* start *

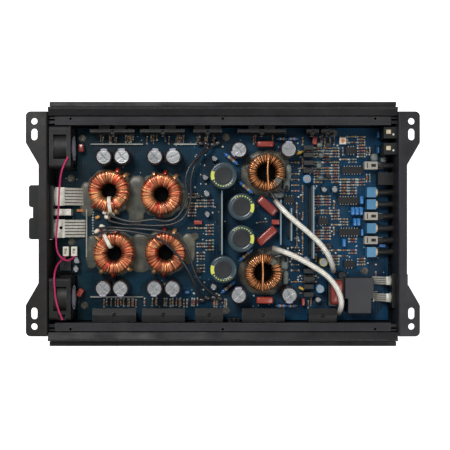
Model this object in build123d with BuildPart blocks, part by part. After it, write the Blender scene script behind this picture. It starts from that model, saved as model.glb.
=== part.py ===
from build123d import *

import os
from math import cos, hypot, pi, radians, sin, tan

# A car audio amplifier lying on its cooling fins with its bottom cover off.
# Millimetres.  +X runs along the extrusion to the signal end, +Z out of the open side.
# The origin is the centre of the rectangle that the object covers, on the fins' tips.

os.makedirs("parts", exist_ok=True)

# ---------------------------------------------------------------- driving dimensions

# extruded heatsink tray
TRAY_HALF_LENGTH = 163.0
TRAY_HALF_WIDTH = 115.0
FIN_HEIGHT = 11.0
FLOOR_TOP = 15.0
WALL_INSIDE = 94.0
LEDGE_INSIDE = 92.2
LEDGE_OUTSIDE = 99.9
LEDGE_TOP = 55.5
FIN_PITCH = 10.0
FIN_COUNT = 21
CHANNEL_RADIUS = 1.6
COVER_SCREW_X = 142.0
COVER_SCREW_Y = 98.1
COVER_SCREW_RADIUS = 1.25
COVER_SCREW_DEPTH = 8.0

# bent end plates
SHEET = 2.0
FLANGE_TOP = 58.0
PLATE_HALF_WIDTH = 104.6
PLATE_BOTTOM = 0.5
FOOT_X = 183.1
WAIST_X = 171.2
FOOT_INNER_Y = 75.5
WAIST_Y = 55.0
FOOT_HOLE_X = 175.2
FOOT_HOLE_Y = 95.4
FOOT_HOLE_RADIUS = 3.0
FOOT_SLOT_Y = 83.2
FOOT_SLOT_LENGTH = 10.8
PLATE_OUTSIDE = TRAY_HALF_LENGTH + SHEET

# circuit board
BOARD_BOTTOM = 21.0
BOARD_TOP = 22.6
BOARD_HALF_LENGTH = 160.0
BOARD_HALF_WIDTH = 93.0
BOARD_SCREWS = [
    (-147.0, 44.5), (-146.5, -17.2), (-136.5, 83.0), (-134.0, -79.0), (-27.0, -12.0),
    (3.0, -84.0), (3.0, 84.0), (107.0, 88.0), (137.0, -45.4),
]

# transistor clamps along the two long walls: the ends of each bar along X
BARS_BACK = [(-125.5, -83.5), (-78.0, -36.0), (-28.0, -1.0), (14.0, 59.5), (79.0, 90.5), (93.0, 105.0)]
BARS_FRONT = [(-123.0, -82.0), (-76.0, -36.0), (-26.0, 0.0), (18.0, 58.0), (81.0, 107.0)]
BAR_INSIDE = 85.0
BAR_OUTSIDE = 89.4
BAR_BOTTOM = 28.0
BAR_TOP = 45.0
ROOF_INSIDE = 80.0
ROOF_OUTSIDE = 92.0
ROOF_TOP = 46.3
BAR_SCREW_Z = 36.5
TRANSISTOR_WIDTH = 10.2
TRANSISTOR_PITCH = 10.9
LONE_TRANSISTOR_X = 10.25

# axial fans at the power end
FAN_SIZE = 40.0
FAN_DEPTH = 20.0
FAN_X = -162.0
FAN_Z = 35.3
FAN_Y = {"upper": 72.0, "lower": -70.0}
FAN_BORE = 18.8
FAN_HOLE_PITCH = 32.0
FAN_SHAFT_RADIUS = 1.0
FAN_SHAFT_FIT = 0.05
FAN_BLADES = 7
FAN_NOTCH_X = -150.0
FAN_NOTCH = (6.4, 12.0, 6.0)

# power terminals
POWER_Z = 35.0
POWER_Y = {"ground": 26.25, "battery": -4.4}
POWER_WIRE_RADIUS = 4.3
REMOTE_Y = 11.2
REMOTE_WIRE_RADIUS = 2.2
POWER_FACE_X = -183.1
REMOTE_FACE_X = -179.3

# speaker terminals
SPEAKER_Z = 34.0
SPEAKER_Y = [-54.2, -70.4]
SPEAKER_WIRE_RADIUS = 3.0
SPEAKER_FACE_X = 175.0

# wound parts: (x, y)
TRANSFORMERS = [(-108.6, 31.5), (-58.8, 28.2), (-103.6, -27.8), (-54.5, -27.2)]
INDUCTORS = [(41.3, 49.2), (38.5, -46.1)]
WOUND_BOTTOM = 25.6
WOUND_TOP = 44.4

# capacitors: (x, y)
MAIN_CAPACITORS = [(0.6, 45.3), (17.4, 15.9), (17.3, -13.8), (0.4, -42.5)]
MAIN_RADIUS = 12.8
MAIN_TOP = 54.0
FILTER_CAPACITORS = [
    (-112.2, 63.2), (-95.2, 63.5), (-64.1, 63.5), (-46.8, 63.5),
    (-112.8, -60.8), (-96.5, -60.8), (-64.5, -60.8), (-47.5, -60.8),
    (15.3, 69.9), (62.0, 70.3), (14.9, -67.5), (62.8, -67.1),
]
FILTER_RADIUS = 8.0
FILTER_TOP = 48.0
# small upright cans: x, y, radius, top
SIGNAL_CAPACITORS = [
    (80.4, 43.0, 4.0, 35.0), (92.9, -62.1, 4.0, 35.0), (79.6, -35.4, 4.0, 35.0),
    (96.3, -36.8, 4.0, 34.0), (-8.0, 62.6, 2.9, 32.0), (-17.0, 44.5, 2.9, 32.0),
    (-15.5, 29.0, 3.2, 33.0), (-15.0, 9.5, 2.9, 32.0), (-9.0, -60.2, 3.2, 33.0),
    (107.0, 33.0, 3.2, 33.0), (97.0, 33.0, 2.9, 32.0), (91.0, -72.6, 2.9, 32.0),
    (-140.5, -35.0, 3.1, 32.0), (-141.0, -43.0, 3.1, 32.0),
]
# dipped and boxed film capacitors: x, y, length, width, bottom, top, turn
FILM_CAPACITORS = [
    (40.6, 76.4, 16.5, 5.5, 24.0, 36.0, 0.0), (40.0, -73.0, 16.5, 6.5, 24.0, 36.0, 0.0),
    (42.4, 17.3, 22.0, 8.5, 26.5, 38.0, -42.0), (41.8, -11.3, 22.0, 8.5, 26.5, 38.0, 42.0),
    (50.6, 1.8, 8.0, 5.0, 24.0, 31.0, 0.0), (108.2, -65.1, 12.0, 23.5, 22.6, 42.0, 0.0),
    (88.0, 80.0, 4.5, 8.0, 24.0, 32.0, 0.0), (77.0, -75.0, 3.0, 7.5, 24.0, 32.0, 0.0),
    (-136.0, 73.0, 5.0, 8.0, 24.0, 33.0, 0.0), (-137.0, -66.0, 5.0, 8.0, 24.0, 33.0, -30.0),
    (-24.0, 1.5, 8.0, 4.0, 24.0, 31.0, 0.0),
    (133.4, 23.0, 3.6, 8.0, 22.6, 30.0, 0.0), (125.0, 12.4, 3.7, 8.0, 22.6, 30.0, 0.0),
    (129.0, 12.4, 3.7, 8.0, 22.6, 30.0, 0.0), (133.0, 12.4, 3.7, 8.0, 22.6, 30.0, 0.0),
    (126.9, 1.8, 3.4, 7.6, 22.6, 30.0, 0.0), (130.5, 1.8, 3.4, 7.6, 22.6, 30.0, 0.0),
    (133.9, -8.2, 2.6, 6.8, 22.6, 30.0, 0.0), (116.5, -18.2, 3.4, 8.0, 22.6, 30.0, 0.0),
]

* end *
* start *

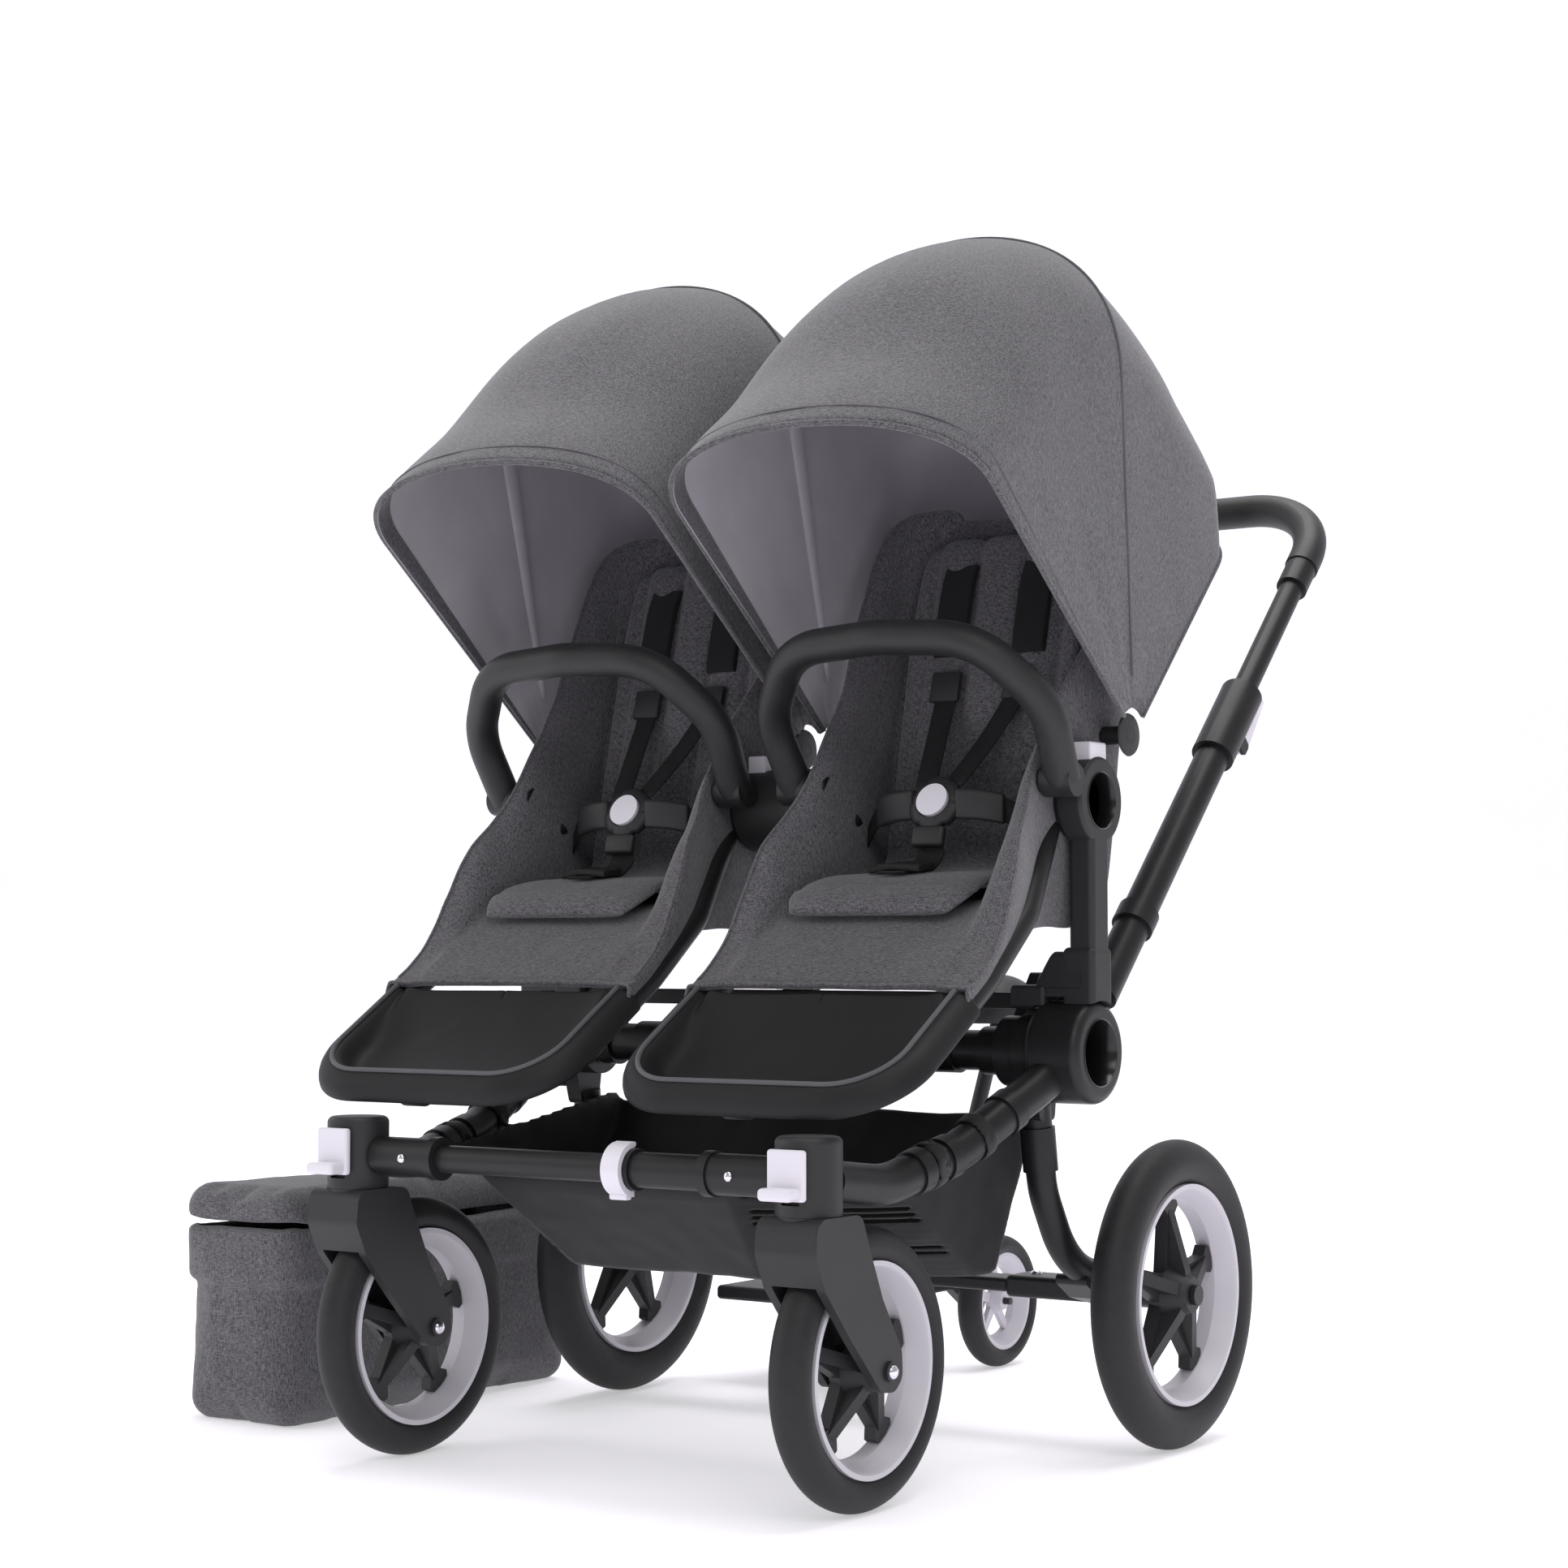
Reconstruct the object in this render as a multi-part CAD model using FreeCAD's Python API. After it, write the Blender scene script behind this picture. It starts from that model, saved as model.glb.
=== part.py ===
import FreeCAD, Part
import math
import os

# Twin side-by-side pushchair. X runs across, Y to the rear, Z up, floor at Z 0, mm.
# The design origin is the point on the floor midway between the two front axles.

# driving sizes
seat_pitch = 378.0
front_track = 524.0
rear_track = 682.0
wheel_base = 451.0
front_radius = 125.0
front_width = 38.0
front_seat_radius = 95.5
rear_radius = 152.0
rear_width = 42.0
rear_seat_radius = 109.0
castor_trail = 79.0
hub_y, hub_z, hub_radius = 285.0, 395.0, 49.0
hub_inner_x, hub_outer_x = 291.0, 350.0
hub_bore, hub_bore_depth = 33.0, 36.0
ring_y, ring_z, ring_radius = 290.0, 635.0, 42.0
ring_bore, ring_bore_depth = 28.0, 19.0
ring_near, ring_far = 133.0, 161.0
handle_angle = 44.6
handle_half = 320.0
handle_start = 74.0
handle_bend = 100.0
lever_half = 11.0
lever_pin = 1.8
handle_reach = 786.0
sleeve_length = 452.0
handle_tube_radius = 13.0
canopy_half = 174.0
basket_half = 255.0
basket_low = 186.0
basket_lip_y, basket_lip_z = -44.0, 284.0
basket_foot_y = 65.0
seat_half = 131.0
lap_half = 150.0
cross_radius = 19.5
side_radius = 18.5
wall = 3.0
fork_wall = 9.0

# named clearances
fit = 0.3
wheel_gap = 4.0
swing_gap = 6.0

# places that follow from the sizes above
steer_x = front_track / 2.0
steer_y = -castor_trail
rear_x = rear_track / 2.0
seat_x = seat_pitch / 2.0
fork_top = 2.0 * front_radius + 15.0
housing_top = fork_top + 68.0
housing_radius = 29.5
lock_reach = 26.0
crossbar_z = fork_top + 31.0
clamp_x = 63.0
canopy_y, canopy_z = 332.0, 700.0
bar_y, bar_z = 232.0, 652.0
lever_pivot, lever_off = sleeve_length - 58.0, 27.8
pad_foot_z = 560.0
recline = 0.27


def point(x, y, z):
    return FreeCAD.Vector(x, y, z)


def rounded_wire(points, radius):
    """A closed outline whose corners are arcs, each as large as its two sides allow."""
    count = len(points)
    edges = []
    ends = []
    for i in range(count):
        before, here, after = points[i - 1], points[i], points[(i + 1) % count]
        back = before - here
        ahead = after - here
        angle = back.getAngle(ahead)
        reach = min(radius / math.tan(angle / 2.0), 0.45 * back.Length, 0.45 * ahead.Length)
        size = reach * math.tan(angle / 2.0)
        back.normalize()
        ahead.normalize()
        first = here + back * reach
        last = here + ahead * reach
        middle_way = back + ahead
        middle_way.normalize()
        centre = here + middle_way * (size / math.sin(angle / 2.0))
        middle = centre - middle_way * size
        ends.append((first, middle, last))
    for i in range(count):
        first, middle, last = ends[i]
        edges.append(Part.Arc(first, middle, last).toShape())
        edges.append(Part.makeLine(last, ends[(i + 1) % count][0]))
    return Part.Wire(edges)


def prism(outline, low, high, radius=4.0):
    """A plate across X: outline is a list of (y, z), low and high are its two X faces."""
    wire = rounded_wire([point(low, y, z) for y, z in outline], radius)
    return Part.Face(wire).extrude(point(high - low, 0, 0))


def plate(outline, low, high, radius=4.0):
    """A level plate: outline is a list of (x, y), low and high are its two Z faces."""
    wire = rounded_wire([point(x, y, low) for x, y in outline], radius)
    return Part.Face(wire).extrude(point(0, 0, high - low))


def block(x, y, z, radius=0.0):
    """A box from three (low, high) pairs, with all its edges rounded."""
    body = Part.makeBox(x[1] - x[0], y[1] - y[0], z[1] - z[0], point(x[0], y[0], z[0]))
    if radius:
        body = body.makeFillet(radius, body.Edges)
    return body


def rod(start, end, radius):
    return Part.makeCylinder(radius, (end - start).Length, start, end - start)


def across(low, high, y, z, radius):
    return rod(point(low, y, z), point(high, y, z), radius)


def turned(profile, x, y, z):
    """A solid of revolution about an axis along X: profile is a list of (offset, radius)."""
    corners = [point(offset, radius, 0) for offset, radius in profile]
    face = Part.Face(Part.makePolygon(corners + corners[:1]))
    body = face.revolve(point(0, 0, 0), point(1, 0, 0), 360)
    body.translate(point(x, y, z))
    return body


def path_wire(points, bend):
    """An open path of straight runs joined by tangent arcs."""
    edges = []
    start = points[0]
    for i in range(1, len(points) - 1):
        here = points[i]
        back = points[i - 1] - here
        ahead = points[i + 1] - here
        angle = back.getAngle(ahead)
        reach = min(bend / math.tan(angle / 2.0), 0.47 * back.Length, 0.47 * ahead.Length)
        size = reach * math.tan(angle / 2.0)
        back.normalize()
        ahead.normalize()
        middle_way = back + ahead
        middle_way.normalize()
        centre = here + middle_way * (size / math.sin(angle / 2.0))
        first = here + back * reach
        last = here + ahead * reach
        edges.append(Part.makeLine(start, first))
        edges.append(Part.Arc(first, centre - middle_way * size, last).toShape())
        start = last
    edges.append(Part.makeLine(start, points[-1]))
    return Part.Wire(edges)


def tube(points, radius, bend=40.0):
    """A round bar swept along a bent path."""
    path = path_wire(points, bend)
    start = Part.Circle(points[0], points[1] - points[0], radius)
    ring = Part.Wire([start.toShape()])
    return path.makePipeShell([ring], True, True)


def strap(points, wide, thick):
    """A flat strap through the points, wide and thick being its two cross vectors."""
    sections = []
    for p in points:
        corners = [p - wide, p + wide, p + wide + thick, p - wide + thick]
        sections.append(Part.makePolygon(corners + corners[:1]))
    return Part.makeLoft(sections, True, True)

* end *
* start *

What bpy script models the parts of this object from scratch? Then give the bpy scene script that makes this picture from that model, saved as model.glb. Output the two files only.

* end *

* **WHAT YOU ARE ASKED TO DO**
All lines above with "FreeCAD" in them should be returned.

* **TASK RESPONSE**
Reconstruct the object in this render as a multi-part CAD model using FreeCAD's Python API. After it, write the Blender scene script behind this picture. It starts from that model, saved as model.glb.
import FreeCAD, Part
    return FreeCAD.Vector(x, y, z)